Jan 29, 2016 • 2 min read • Filed under tosh

I've been following the Scratch community for years now, and one repeated request we see is for text-based Scratch. That's why I'm making tosh.

And I've written before about why I like Scratch, and why tosh might be useful.

But there are some problems with the whole idea that might not be apparent until you've tried it.

Yes, it's faster to write. Yes, copy/paste and find/replace and proper undo support are wonderful things to have.

But it's less immediate. Most importantly, there's no hot code replacement: you can't change scripts while they're running. Granted, I don't miss this as much as I thought I would. (And I'm working on a design that gently reminds you of this difference.) But there is a sense of delight in changing a number input in Scratch and seeing the running project instantly reflect that change.

There are some other drawbacks which are really difficult or outright impossible to fix:

  • In tosh, you can only arrange scripts vertically.

    Scratch (particularly 2.0, with its new cleanup algorithm) encourages you to arrange scripts spatially: you can put two functions next to each other to make them easier to read together on a wide screen.

    Personally I dislike this, so tosh "cleaning up" the scripts into a single vertical column doesn't bother me.
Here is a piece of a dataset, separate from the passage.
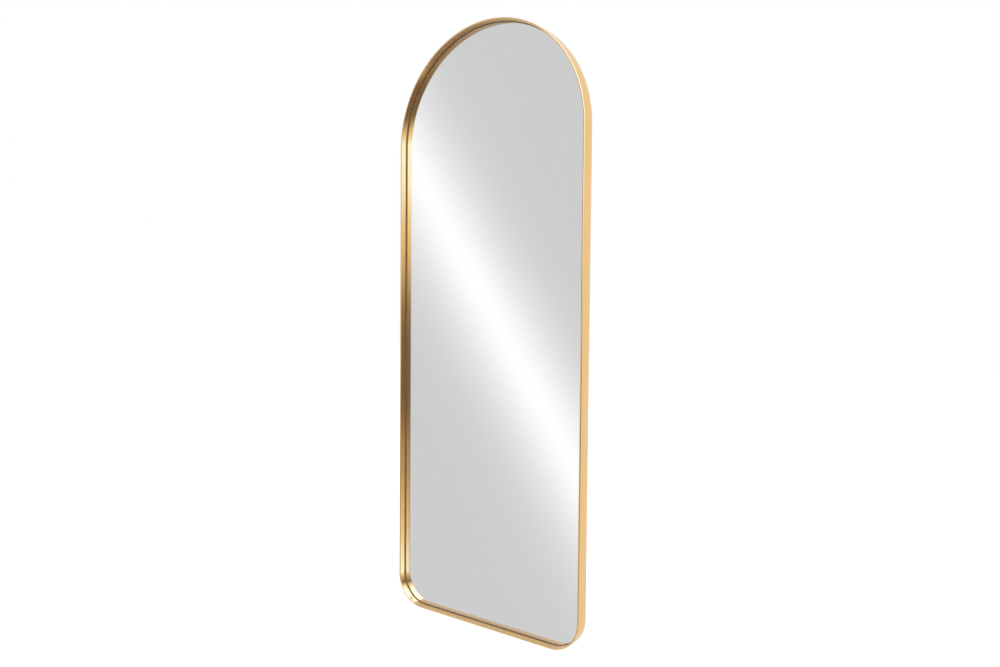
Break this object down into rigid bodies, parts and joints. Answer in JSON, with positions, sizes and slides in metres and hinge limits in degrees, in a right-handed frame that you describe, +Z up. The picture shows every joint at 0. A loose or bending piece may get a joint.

But not everyone agrees: some people value being able to arrange the scripts however they want.

  • There's no support for list watchers.

    This is a bug in phosphorus, which I'm using to preview projects. Fixing it myself is prohibitively expensive, so it's not going to happen!

  • You can't click and drag on sprites to move them around.

    One tester told me: "I didn't realize how much the interactive stage was a part of the Scratch experience until I tried to drag sprites to position them."

    We could argue that this is actually an advantage, since it encourages explicit initialisation in your code. Automated tools like Hairball and Dr. Scratch encourage this pattern.

There is one interesting and dangerous argument for all these drawbacks. I have being "like a text-based programming language" as an explicit goal, and most modern programming tools are basically awful. Which means you can justify most limitations as intentional!

Of course I've tried very hard to avoid this. For example, tosh's autocomplete and syntax highlighting are state-of-the-art in comparison with other programming languages. (They have to be, because of the design of my language.)

So while I think tosh is nice to use, it might not be what you expect. I conclude with another quote: "It's extremely cool, but definitely a different experience from Scratch."

Yes, it helps you get used to text-based programming. (Or at least, I hope so; I haven't tried this properly, but so far it seems like it might.)

But I think some people confuse representation with language. When they ask for "text-based Scratch", what they really want is a way to magically switch between Scratch and some mainstream language, such as JavaScript or Python. This is impossible.

The tosh language is just a different representation for Scratch code; it's just as powerful, no more or less. You can't do anything with tosh that you can't do with Scratch. You might be able to input your code faster, because typing is quicker than dragging blocks. But the resulting code will be just the same.